Data Acquisition Pipeline for the Generation of a Digital Twin for Large Compliant Thin-Walled Structures
摘要
The aerospace industry’s drive to improve fuel efficiency and reduce emissions has led to the widespread adoption of lightweight, thin-walled structures in aircraft assemblies. However, these flexible structures are susceptible to deformation under gravitational and external forces, causing assembly deviations and potential misalignment. To counteract the misalignment caused by part deformation in joining processes, shims are specifically designed to fill the gaps between components. Yet, despite advances in metrology, the process of shimming remains largely manual, since each assembly’s unique gap profile requires physical measurement, fitting, and adjustment, which hinders full automation. A promising solution is the use of a digital twin to simulate and predict part deformation during the joining process. The predicted deformation resulting from the digitalization of the compliant structures to be joined can be used for designing shims in a virtual assembly environment or as input for adaptive tooling systems specifically designed to compensate for the deformation.

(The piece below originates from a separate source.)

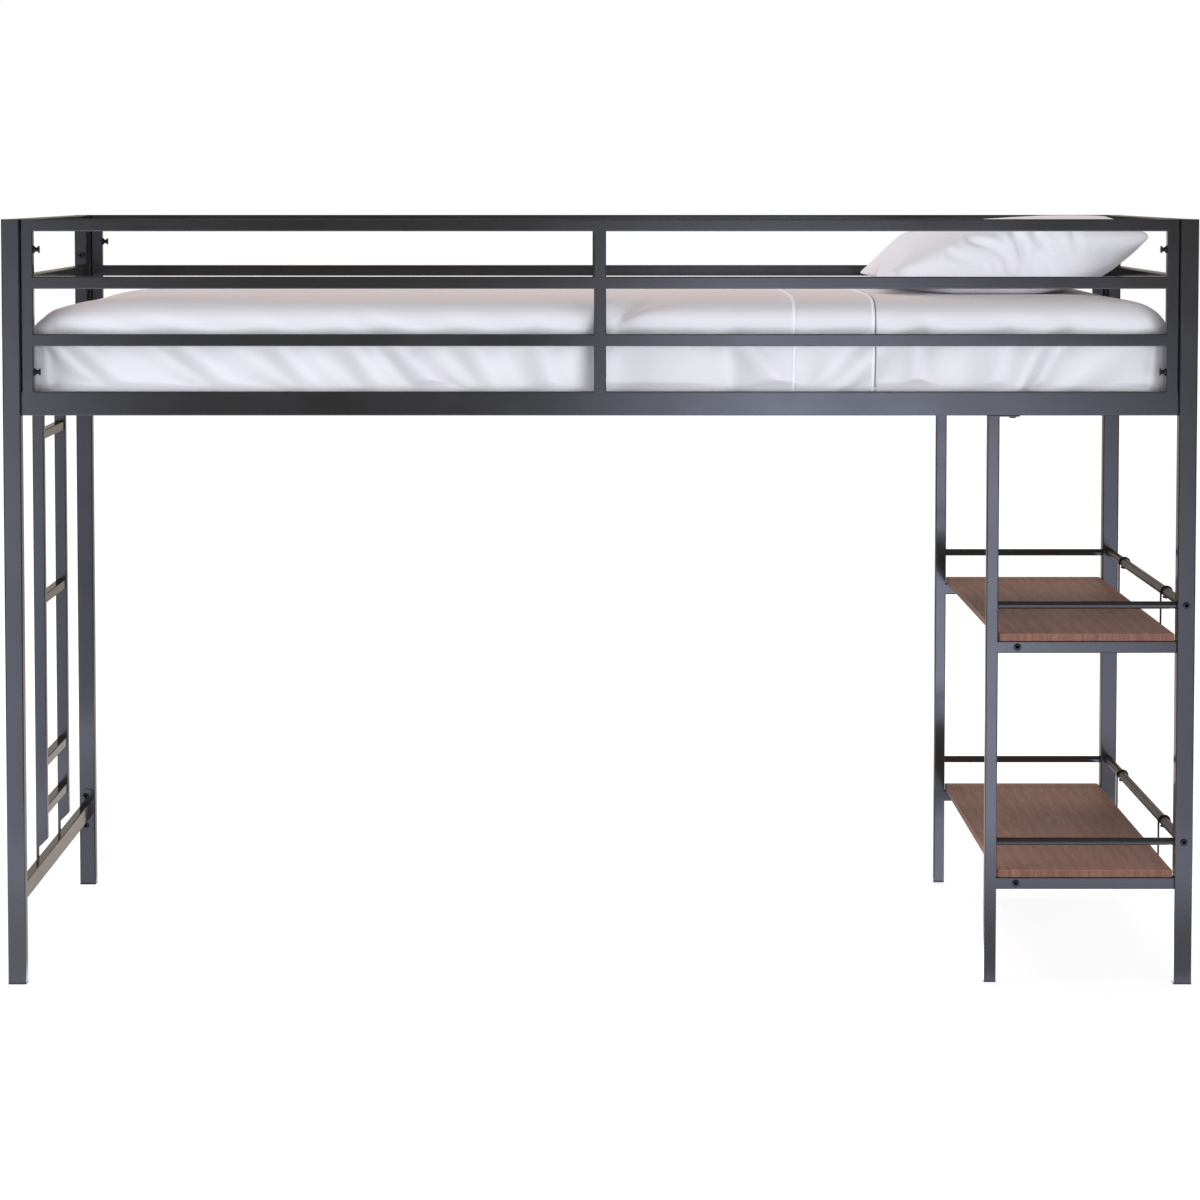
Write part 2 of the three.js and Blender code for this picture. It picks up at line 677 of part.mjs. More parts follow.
// The pillow leans on the head of the bed and its under-side is pressed flat on the mattress.
function settledPillow() {
  const geometry = toGeometry(toSolid(pillowGeometry()));
  geometry.rotateY(THREE.MathUtils.degToRad(-pillow.tilt));
  geometry.computeBoundingBox();
  const underside = geometry.boundingBox.min.z + pillow.settle;
  const spots = geometry.attributes.position;
  for (let index = 0; index < spots.count; index += 1) {
    spots.setZ(index, Math.max(underside, spots.getZ(index)));
  }
  const shift = half.length - pillow.fromShelfEnd - geometry.boundingBox.max.x;
  geometry.translate(shift, pillow.towardBack, mattress.top + pillow.gap - underside);
  geometry.computeVertexNormals();
  return geometry;
}

place('mattress', mattressGeometry(), whiteCloth);
place('pillow', settledPillow(), whiteCloth);

export default bed;
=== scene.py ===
"""Loft bed with end shelves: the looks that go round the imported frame."""

import math
from functools import partialmethod

import bmesh
import bpy
import numpy as np
from bmesh.types import BMEdge, BMFace, BMVert
from bpy.props import FloatProperty, FloatVectorProperty, IntProperty, PointerProperty
from bpy.types import Operator, Panel, PropertyGroup
from mathutils import Matrix, Vector


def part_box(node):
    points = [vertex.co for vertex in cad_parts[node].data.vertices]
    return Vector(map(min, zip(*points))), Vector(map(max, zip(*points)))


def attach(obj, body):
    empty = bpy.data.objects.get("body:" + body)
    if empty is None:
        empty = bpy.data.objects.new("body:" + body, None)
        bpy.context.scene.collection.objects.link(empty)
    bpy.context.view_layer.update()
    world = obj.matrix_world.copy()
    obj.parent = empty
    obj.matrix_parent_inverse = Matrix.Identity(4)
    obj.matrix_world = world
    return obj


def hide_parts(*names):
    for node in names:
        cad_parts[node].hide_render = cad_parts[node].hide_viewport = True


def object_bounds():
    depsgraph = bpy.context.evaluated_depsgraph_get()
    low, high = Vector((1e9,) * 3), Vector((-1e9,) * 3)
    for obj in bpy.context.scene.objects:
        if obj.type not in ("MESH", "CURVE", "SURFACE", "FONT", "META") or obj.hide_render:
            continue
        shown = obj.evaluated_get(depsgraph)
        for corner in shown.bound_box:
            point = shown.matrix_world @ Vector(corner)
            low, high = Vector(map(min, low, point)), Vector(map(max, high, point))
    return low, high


bl_info = {
    "name": "Loft bed with end shelves",
    "version": (1, 0, 0),
    "blender": (4, 5, 0),
    "location": "3D View > Sidebar > Loft Bed",
    "description": "Builds the finishes, bolts, bedding and stage of a tubular loft bed",
    "category": "Object",
}

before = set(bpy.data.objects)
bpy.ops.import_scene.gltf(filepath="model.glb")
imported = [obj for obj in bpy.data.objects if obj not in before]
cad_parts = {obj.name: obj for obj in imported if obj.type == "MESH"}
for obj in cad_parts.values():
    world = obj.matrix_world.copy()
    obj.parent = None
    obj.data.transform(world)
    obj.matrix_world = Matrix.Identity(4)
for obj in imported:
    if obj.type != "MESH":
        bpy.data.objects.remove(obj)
CAD_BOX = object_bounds()

SIDES = {"front": -1, "back": 1}
LEVELS = ("upper", "lower")


def nodes_named(*starts):
    """The CAD nodes whose names start with one of these words."""
    return [name for name in sorted(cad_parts) if name.startswith(starts)]


# ---------------------------------------------------------------- node trees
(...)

This work introduces a concept for a test cell equipped with a large-scale metrology system to capture the data needed for constructing a digital twin of manufactured large, compliant, thin-walled structures. Corresponding data pipelines, designed to meet FAIR data principles, combine a time-series database for continuous measurement data with a non-relational database for storing measurement metadata. Preliminary results demonstrate the test cell’s ability to provide the data required for applying inverse form finding methods to approximate the LCTS gravity-free state shape and for training data-driven physics informed models for the prediction of the deformation behavior. These findings lay the groundwork for future digital twin development and offer insights to improve alignment precision in the assembly of large, compliant, thin-walled structures.